On taking over the Presidency of the Republic in the 1930, President Vargas very smartly included in his National Reconstruction Program, of only 17 items, one exclusively about Brazilian soccer, regulating the profession of the soccer player. If it arrived in the country at the end of the 19th century elitist and justified by a Europeanized and eugenic discourse (the preparation of healthy youth) of warlike ends (healthy and ready for war), in a short time, because of its simplicity, it went on to make up part of the daily life of urban regions, especially with those that were poorer. “The verification that soccer had occupied the free time of various social strata did not go unnoticed by the representatives of the New State. And the interpretation of football as a symbol of national identity was able to count upon the support of the press and intellectuals”, says the researcher. Among them, Gilberto Freyre, who, giving background to his eulogy on the mixed character of the nation, said that “sport had a Brazilian soul, by way of the ideal meeting among Whites, Indians and Blacks, the basis of racial democracy as ideology”.

The pioneer World Cup of 1930 showed to the Brazilian government the potential of the sport as a form of stimulating the desired sentiment of national and racial unity. Football had to be “at the service of the fatherland” and the victories on the field were symbols of success of the President Vargas regime. “The organization of the World Cup in 1950 increased this sentiment even further, because the success of Brazil could add propaganda to a country supposedly entrepreneurial”, says Eliazar.
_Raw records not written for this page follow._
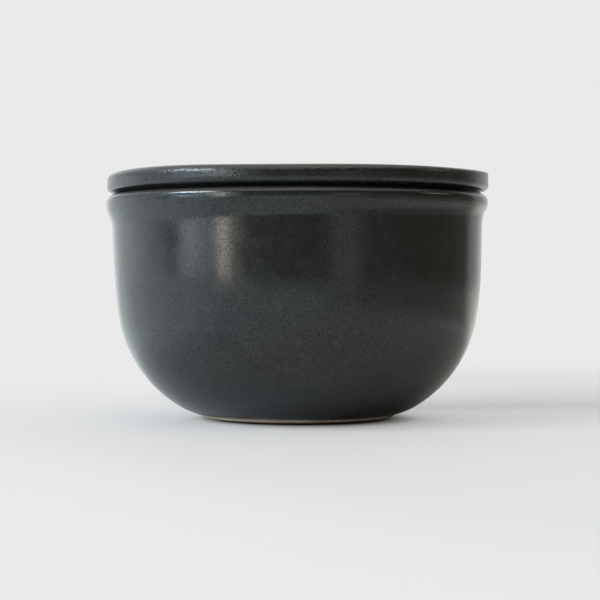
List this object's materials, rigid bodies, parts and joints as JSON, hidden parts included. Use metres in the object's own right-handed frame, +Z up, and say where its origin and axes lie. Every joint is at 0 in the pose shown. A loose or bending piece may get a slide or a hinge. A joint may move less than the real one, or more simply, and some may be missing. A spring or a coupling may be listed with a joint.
{
  "type": "sugar bowl",
  "caption": "Round dark-glazed stoneware bowl with a rolled lip and bare foot, closed by a loose flat disc lid centred by a ring.",
  "frame": {"origin": "centre of the foot ring, on the table plane", "axes": "+Z up along the bowl's axis of symmetry; -Y is the side the viewer faces; X and Y are otherwise free"},
  "size_m": [0.105, 0.105, 0.0674],
  "materials": {
    "charcoal_glaze": "satin"
  },
  "bodies": {
    "bowl": {"bowl": "charcoal_glaze"},
    "lid": {"lid": "charcoal_glaze"}
  },
  "joints": [
    {"name": "lid_lift", "type": "slide", "parent": "bowl", "child": "lid", "axis": [0, 0, 1], "range_m": [0, 0.035]}
  ]
}
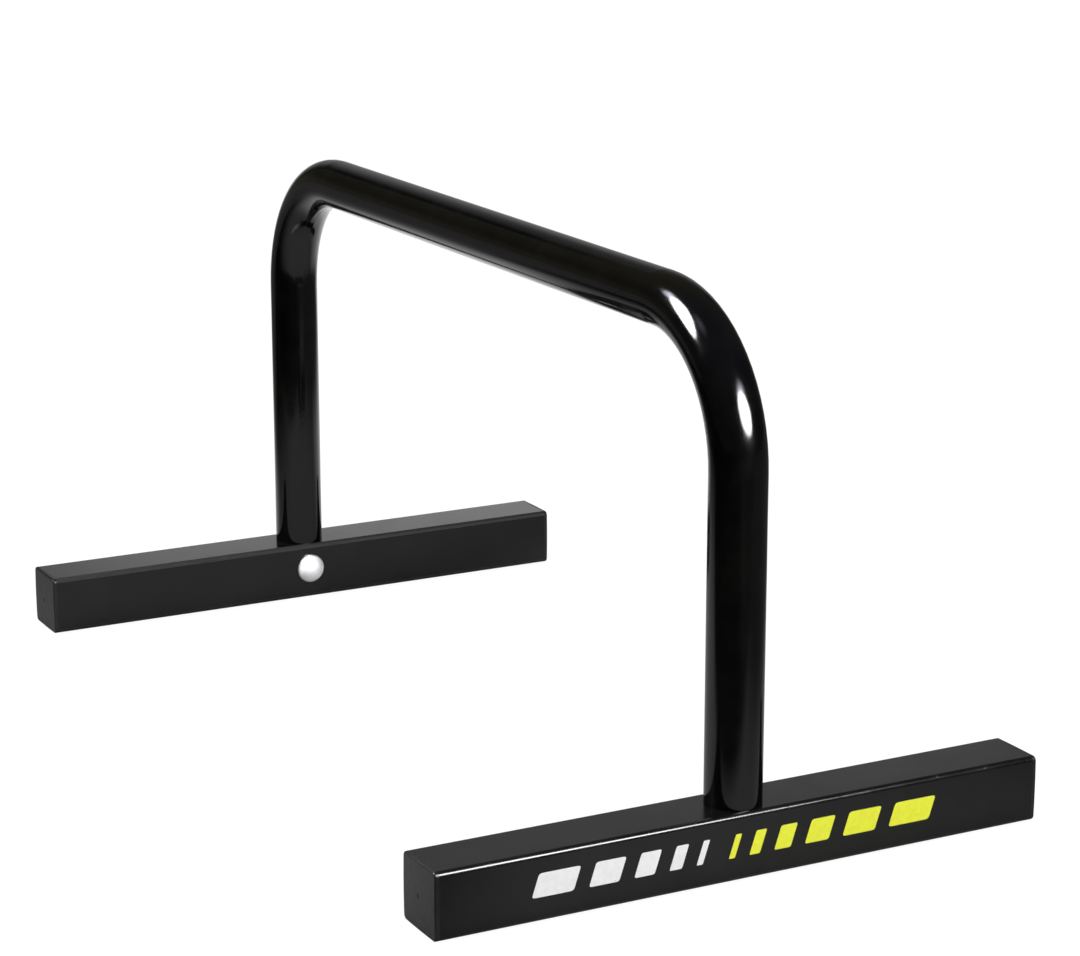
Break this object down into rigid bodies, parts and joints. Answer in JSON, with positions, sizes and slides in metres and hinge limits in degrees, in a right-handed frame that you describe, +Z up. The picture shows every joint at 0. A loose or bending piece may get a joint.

What did not function during that World Cup went well in 1958, with the victory of the national team over Sweden, which “symbolized the idea that the Brazilian population had been prepared for the challenges of post war competitiveness”. From the president Juscelino Kubitschek administration to the military regimes, all sold the idea of the “country of soccer”, to the point that the sport would be erroneously placed under suspicion as a form of alienation, of regime control over the people. “Football joined, by chance, the national state and the people in its popular universe, its superstitions and creative force. To this end, it was a popular movement that gave to the people and to Brazil a feeling of power, of conviction in national possibilities, because, as a sport, it permitted associating bourgeois elements such as the market, the local set aside for its realization, the control of time, the use of uniforms, etc., but, above all, the submission to universal rules, to the ethics of accepting a defeat as something normal, not as humiliation, and the victory as a passing glory and not everlasting”, explains Da Matta.

If one day the sport created a nation, today it is seen as herald, a paradigm of globalization. “Football is a key to interpreting the spirit of the world. Football had already begun the circulation of the work force from one country to another, had already turned local tournaments hybrids and had contaminated the supporting crowds. In Europe, the major national teams are hybrids. This proves that football has anticipated reality. The players move with freedom and arrived in all the valleys before economic globalization”, analyzes Antonio Negri, author of Empire. “In this perspective, the World Cup is a singular anachronism. Nations no longer exist when the social and economic relations develop themselves on a universal scale, where the identities dissipate themselves. The World Cup presents itself like a fiction of permanence of nations and our national pride is artificially revived. Sport anticipated globalization in an extraordinary manner.”